Beats in electromagnetic waves.

[Dadface]

Hello all. I have been searching for information on wave beats in light but haven't been very succesful. I have found a lot of information on beats but most of it refers to sound or to waves in general without referring to EM waves.
I think that when EM waves are dispersed at normal incidence the resultant time varying disturbance resembles beats but is different in that the different frequencies are traveling at different speeds.
I would be grateful if anyone can refer me to some sources of information on the subject in general including methods, if there are any, to generate beats in EM waves.
Thank you

 

[Drakkith]

I'm not sure, but I would assume that simply interfering two EM waves of different frequencies would generate beat frequencies. I would expect this to only matter in the lower IR range and below, as above that we can't directly measure the oscillation of the electric field since it oscillates to quickly for current electronics to detect.

 

[Dadface]

Thanks Drakkith. I'm not yet sure either but I have the same opinion as the one you expressed in your first sentence. I'm interested in beat frequencies in general including those that may exist and in principle can be detected, but are too high to detect at the present time.
I have been doing some more searching and have found "heterodyning". It seems to be a method, which has been around for more than a century, of creating beats in the radio region of the spectrum. I have yet to read up on it.
I have also come across a method of creating beats by overlapping the beams from separate laser beams but I'm not yet sure about the reliability of the source of the article.
Thanks again.

 

[Nugatory]

I think that when EM waves are dispersed at normal incidence the resultant time varying disturbance resembles beats but is different in that the different frequencies are traveling at different speeds.

Electromagnetic radiation in a vacuum is non-dispersive - the different frequencies do not travel at different speeds. And yes, the basic beat frequency equation works just fine for EM radiation in a vacuum.

 

[vanhees71]

The detection of "Quantum beats" is a key measurement to prove the existence of photons, which is not as easy as some (mostly wrong) statements in many (otherwise good!) textbooks on quantum theory suggest, because most of what is referred to as the behavior of photons, e.g., the photoelectric effect, can as well explained by the semiclassical picture, where the electromagnetic waves are described by classical fields and only the electrons of the atoms/molecules/bulk media are described quantum mechanically. Since one was able to measure quantum beats already in 1955, I'd count that as the demonstration of beats in optics, and even more excitingly in quantum optics. There's a good description in Wikipedia (based on the very good book by Scully and Zubairy, Quantum Optics):

https://en.wikipedia.org/wiki/Quantum_beats

 

[Dadface]

Electromagnetic radiation in a vacuum is non-dispersive - the different frequencies do not travel at different speeds. And yes, the basic beat frequency equation works just fine for EM radiation in a vacuum.

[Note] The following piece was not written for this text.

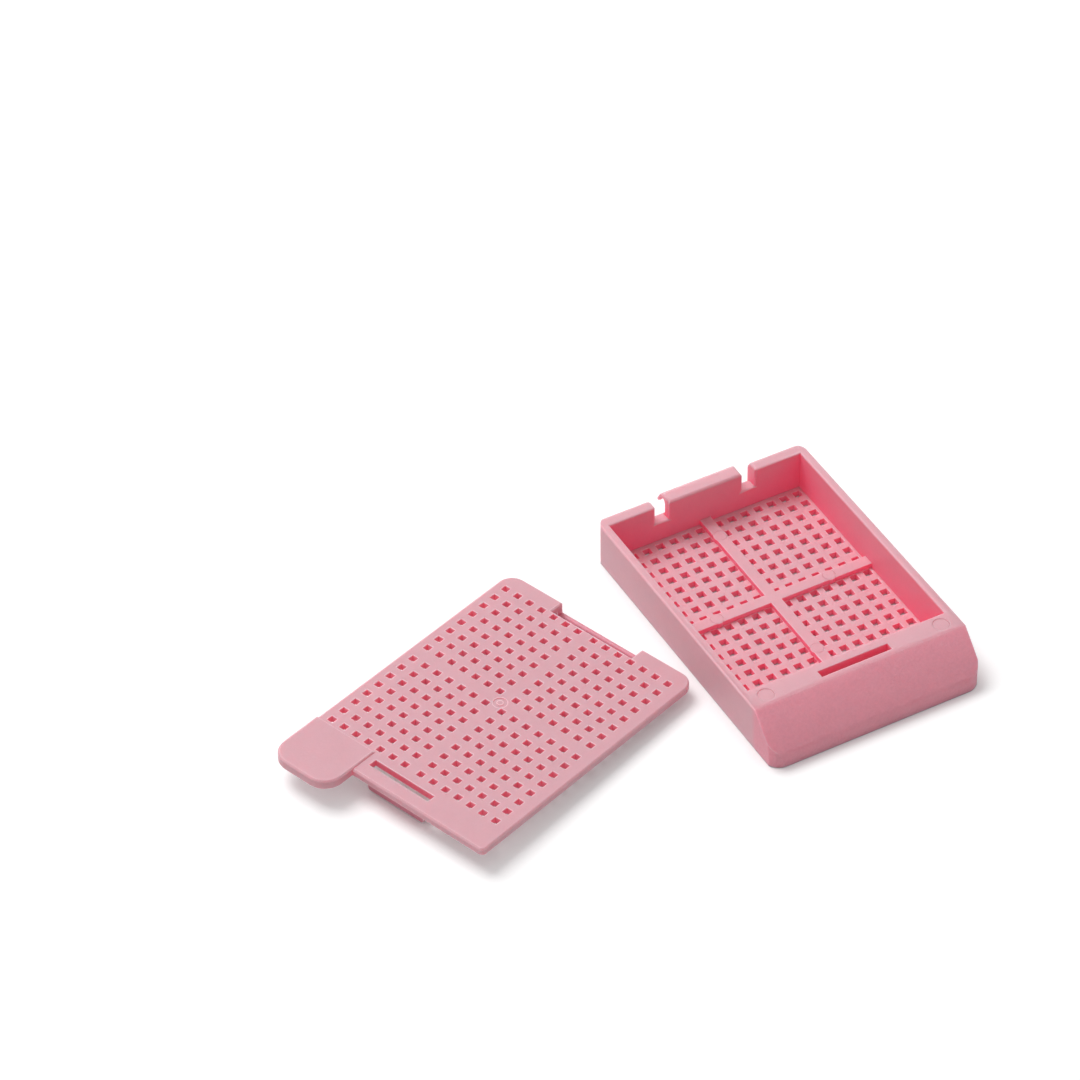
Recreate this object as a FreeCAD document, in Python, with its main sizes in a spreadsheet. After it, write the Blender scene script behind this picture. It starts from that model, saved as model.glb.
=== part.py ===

Thank you Nugatory. I didn't make it clear perhaps but I was referring to dispersion eg when white light in air meets a glass block at normal incidence and the dispersed rays follow the same path. I think that the resultant pattern is a bit like a beat pattern but is more involved being due to the different speeds as well as the different wavelengths.
Thanks for confirming that beats occur for EM waves and that the equation is the same. What I find surprising is the apparent shortage of information on beats in EM waves. The main emphasis seems to be on sound. Perhaps I have been searching in the wrong places.

 

[Dadface]

The detection of "Quantum beats" is a key measurement to prove the existence of photons, which is not as easy as some (mostly wrong) statements in many (otherwise good!) textbooks on quantum theory suggest, because most of what is referred to as the behavior of photons, e.g., the photoelectric effect, can as well explained by the semiclassical picture, where the electromagnetic waves are described by classical fields and only the electrons of the atoms/molecules/bulk media are described quantum mechanically. Since one was able to measure quantum beats already in 1955, I'd count that as the demonstration of beats in optics, and even more excitingly in quantum optics. There's a good description in Wikipedia (based on the very good book by Scully and Zubairy, Quantum Optics):

https://en.wikipedia.org/wiki/Quantum_beats

Thank you vanhees 71. According to the article you referenced, beats in light waves can be demonstrated by the use of lasers. The scheme I referred to in post three overlaps two separate beams by using a beam splitter. I find this particularly interesting.

 

[marmoset]

In a plasma the beating of two light waves allows them to interact with a lower frequency wave in the plasma (electron or ion wave). If you fire a laser into a plasma these processes can scatter a lot of laser energy back out of the plasma (the processes are called stimulated Raman and stimulated Brillouin scattering in plasma physics).

 

[olivermsun]

I have been doing some more searching and have found "heterodyning". It seems to be a method, which has been around for more than a century, of creating beats in the radio region of the spectrum. I have yet to read up on it.

Radio basically works by carrying audio as "beats" of EM waves. Heterodyning is the process used to create the beat frequencies in Amplitude Modulation (AM) radio.